After thought for friends and family: If you want to help and are looking for something different than another casserole, just like acupuncture and massage therapy, you can gift Reiki sessions to your W.  

No disrespect to casseroles or their makers. 

Surprise! Grief Hurts.

A Grief Recovery Project Post

One of the things most people don’t realize about grief is that it hurts. Physically. According to Dr. Alan D. Wolfelt, muscle aches and pains, shortness of breath, feelings of emptiness in your stomach, tightness in your throat or chest, digestive problems, sensitivity to noise, heart palpitations, queasiness, nausea, headaches, increased allergy symptoms, changes in appetite, weight loss or gain, agitation, and generalized tension are all ways your body may react to losses that you encounter in life. I’m not a huge fan of pharmaceuticals for pain relief so tried other things that did help, including acupuncture and massage therapy.
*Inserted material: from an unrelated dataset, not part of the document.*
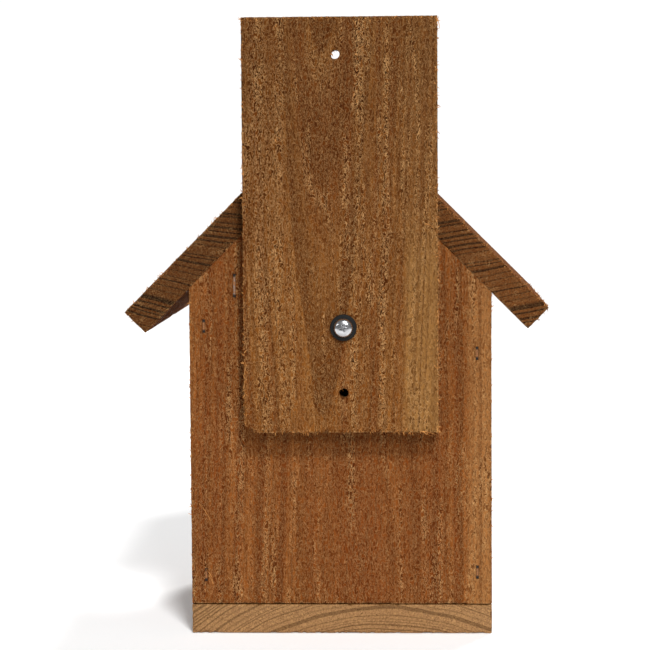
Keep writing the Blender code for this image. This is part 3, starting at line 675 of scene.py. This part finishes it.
# Long splinters: body, start and end in mm, half thickness and bow in mm
SPLINTERS = (
    ("house", (-65.6, -76.92, 60.0), (-58.6, -76.86, 46.2), 0.20, 1.1),
    ("house", (-63.0, -76.92, 29.5), (-59.9, -76.86, 20.0), 0.18, 1.4),
    ("house", (-61.5, -76.92, 26.5), (-59.4, -76.86, 18.5), 0.14, 0.6),
    ("swivel_board", (44.2, -90.3, 283.4), (46.3, -90.4, 278.2), 0.30, 0.7),
    ("swivel_board", (43.9, -90.1, 281.6), (46.0, -90.2, 284.2), 0.26, -0.5),
    ("swivel_board", (39.8, -90.6, 190.6), (43.8, -91.0, 188.2), 0.24, 0.5),
    ("swivel_board", (35.5, -90.2, 96.0), (44.6, -90.5, 94.4), 0.26, 0.6),
    ("swivel_board", (38.5, -90.3, 95.8), (43.0, -90.6, 93.8), 0.20, -0.4),
    ("swivel_board", (-3.3, -90.0, 268.9), (-0.8, -89.2, 268.3), 0.30, 0.3),
    ("swivel_board", (-3.3, -90.0, 267.6), (-1.7, -89.4, 266.2), 0.32, 0.3),
    ("swivel_board", (-3.0, -89.6, 269.4), (-1.9, -88.9, 267.0), 0.34, -0.3),
    ("swivel_board", (-1.6, -90.1, 269.8), (-0.2, -89.3, 268.6), 0.26, 0.2),
    ("swivel_board", (0.7, -89.8, 115.6), (1.9, -89.0, 114.4), 0.26, 0.2),
)


def splinters(body, wood):
    """The few long splinters of one body, each a bowed sliver laid from point to point."""
    made = []
    for owner, start, end, thick, bow in SPLINTERS:
        if owner != body:
            continue
        one = sliver()
        run = Vector(end) - Vector(start)
        turn = run.to_track_quat("Z", "X").to_matrix().to_4x4()
        fat = thick / 1000 / SLIVER_FOOT
        across = Matrix.Diagonal((fat, fat, run.length / 1000 / SLIVER_LONG, 1.0))
        for vertex in one.data.vertices:
            straight = vertex.co.x - SLIVER_BOW * (vertex.co.z / SLIVER_LONG) ** 2
            part = min(max((vertex.co.z + SLIVER_ROOT) / SLIVER_LONG, 0.0), 1.0)
            vertex.co.x = straight + bow / 1000 * 4 * part * (1 - part) / fat
        one.matrix_world = Matrix.Translation(Vector(start) / 1000) @ turn @ across
        settle(one)
        made.append(one)
    alone()
    for one in made:
        one.select_set(True)
    bpy.context.view_layer.objects.active = made[0]
    bpy.ops.object.join()
    joined = bpy.context.object
    joined.name = body + "_splinters"
    bpy.ops.object.mode_set(mode="EDIT")
    bpy.ops.mesh.select_all(action="SELECT")
    bpy.ops.mesh.normals_make_consistent(inside=False)
    bpy.ops.object.mode_set(mode="OBJECT")
    bpy.ops.object.shade_smooth()
    finish(joined, torn_fibre(wood))
    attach(joined, body)


def fringe(board, name, cut, half, wood):
    """The torn fibres that stand off a board's arrises and torn columns, as a mesh of their own."""
    one = sliver()
    take(board)
    bpy.ops.object.duplicate()
    made = bpy.context.object
    made.name = name + "_fibres"
    low, high = FRINGE[name]
    tree = bpy.data.node_groups.new("torn_fibres", "GeometryNodeTree")
    tree.interface.new_socket(name="Mesh", in_out="INPUT", socket_type="NodeSocketGeometry")
    tree.interface.new_socket(name="Mesh", in_out="OUTPUT", socket_type="NodeSocketGeometry")
    put = partial(add, tree)
    start = put("NodeGroupInput")
    spot = put("GeometryNodeInputPosition")
    mm = put("ShaderNodeVectorMath", {0: spot, "Scale": 1000.0}, operation="SCALE")
    grain = cedar_grain(put, mm, cut, half)
    above = put("ShaderNodeVectorMath", {0: mm, 1: low}, operation="SUBTRACT")
    below = put("ShaderNodeVectorMath", {0: high, 1: mm}, operation="SUBTRACT")
    inside = put("ShaderNodeVectorMath", {0: above, 1: below}, operation="MINIMUM")
    x, y, z = put("ShaderNodeSeparateXYZ", {0: inside}).outputs
    inside = put("ShaderNodeMath", {0: x, 1: y}, operation="MINIMUM")
    inside = put("ShaderNodeMath", {0: inside, 1: z}, operation="MINIMUM")
    inside = put("ShaderNodeMath", {0: inside, 1: 0.0}, operation="GREATER_THAN")
    edge = put("ShaderNodeMapRange", {0: grain["arris"], 1: 1.1, 2: 0.1, 3: 0.0, 4: 900000.0})
    body = put("ShaderNodeMapRange", {0: grain["torn"], 1: 0.6, 2: 1.0, 3: 0.0, 4: 130000.0})
    if name != "mounting_board":
        body = 0.0
    many = put("ShaderNodeMath", {0: edge, 1: body}, operation="MAXIMUM")
    many = put("ShaderNodeMath", {0: many, 1: inside}, operation="MULTIPLY")
    points = put(
        "GeometryNodeDistributePointsOnFaces", {"Mesh": start, "Density": many, "Seed": cut["seed"]}
    )
    along = (0, 0.8, 0) if name.startswith("roof") else (0, 0, 0.8)
    apart = [-value for value in along]
    way = put("FunctionNodeRandomValue", {0: apart, 1: along, "Seed": 1}, data_type="FLOAT_VECTOR")
    stray = put(
        "FunctionNodeRandomValue", {0: (-0.35, -0.35, -0.35), 1: (0.35, 0.35, 0.35), "Seed": 2},
        data_type="FLOAT_VECTOR",
    )
    lean = put(
        "ShaderNodeVectorMath", {0: points.outputs["Normal"], 1: (0.3, 0.3, 0.3), 2: way},
        operation="MULTIPLY_ADD",
    )
    lean = put("ShaderNodeVectorMath", {0: lean, 1: stray}, operation="ADD")
    turn = put("FunctionNodeAlignRotationToVector", {"Vector": lean}, axis="Z")
    grow = put("FunctionNodeRandomValue", {2: 0.45, 3: 1.1, "Seed": 3}, data_type="FLOAT")
    kind = put("GeometryNodeObjectInfo", {0: one})
    scattered = put(
        "GeometryNodeInstanceOnPoints",
        {"Points": points, "Instance": kind.outputs["Geometry"], "Rotation": turn, "Scale": grow},
    )
    real = put("GeometryNodeRealizeInstances", {0: scattered})
    put("NodeGroupOutput", {0: real})
    shape_with(made, "NODES", node_group=tree)
    bpy.data.node_groups.remove(tree)
    bpy.data.objects.remove(one)
    made.matrix_world = own_frame(name)
    settle(made)
    least = Vector(CAD_BOX[0])
    if name != "mounting_board":
        least.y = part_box(name)[0].y
    for vertex in made.data.vertices:
        for axis in range(3):
            vertex.co[axis] = min(max(vertex.co[axis], least[axis]), CAD_BOX[1][axis])
    bpy.ops.object.shade_smooth()
    finish(made, torn_fibre(wood))
    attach(made, BODY_OF[name])
    return made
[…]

All stuff Dan would call Chinese voodoo magic. All stuff he ended up trying and benefitting from. Since this is a GRP post, I’ll do my best to describe them for you.

Acupuncture was something I’d heard about growing up in an Asian family but had never tried for myself. It’s an ancient Chinese discipline that uses fine needles (think as fine as a strand of hair) to clear our energy channels and help them get flowing correctly. I went for the first time to get some pain relief after a car accident a few years ago and I fell in love with my acupuncturist. She is nurturing and kind and also a researcher! Science + Chinese voodoo magic?!? Now you’re speaking my language! Each session lasts about an hour, and you’ll probably need at least three sessions to see some progress, although I felt better instantly. After needles are in you get to chill out and relax for a bit. The first visit you may leave feeling a little high or euphoric, so be sure you don’t have to go back to work. The needles are small and don’t usually hurt. If they do, let your acupuncturist know so they can switch to an even smaller needle. 

Even though the needles are very small, some people are just flat out nervous about trying them. Remember how I told you my acupuncturist also does research? Well, she did a cool research project using laser acupuncture on Dan and actually wrote about the experience. Here is a link: https://www.miridiatech.com/news/2016/04/aah-relief-from-cancer-pain/&nbsp;


Kimberly made house calls when it became too much for him to travel to her office. And on that last morning she was there with us to help bring him relief as he let go from the pain. She was holding his hand and had just put in the first needle when he left us. That’s a story for her to tell but I choose to believe it helped him make that final leap. 

Side note: none of us there that morning have ever spoken to each other about what we witnessed.  


Kimberly also recommended massage therapy as part of my Grief Recovery Project. She didn’t have to tell me twice! Think about how many times a day you touch your spouse and then imagine that gone in an instant. Sensory deprivation is a real thing. Massage therapy was helpful not just for the physical touch but also to help with circulation and pain relief. To be pampered and nurtured through massage therapy is something I’d recommend for anyone in grief recovery. If you’ve never had a massage, sign up for one right now, I’ll wait. Don’t know a massage therapist? Ask around for referrals from people you trust. Reputable therapists maintain an office, keep up with training and certifications, and (in some states) are licensed. If there are bars on the windows or no one there speaks English, you are in the wrong kind of massage place.

Have you tried acupuncture or massage therapy as part of your grief recovery project? I’d love to hear your thoughts.
XOXO,

The Wandering Widow

P.S. Our family was blessed by people who wanted to help. One of my friends heard how acupuncture was blessing our lives and worked out a system with our acupuncturist for people to donate acupuncture visits. She explained how it helped with the pain and the hard emotions we were going through. She then posted a link and a phone number to our acupuncturist. If you have a W you’d like to help, this could be a great way to do it.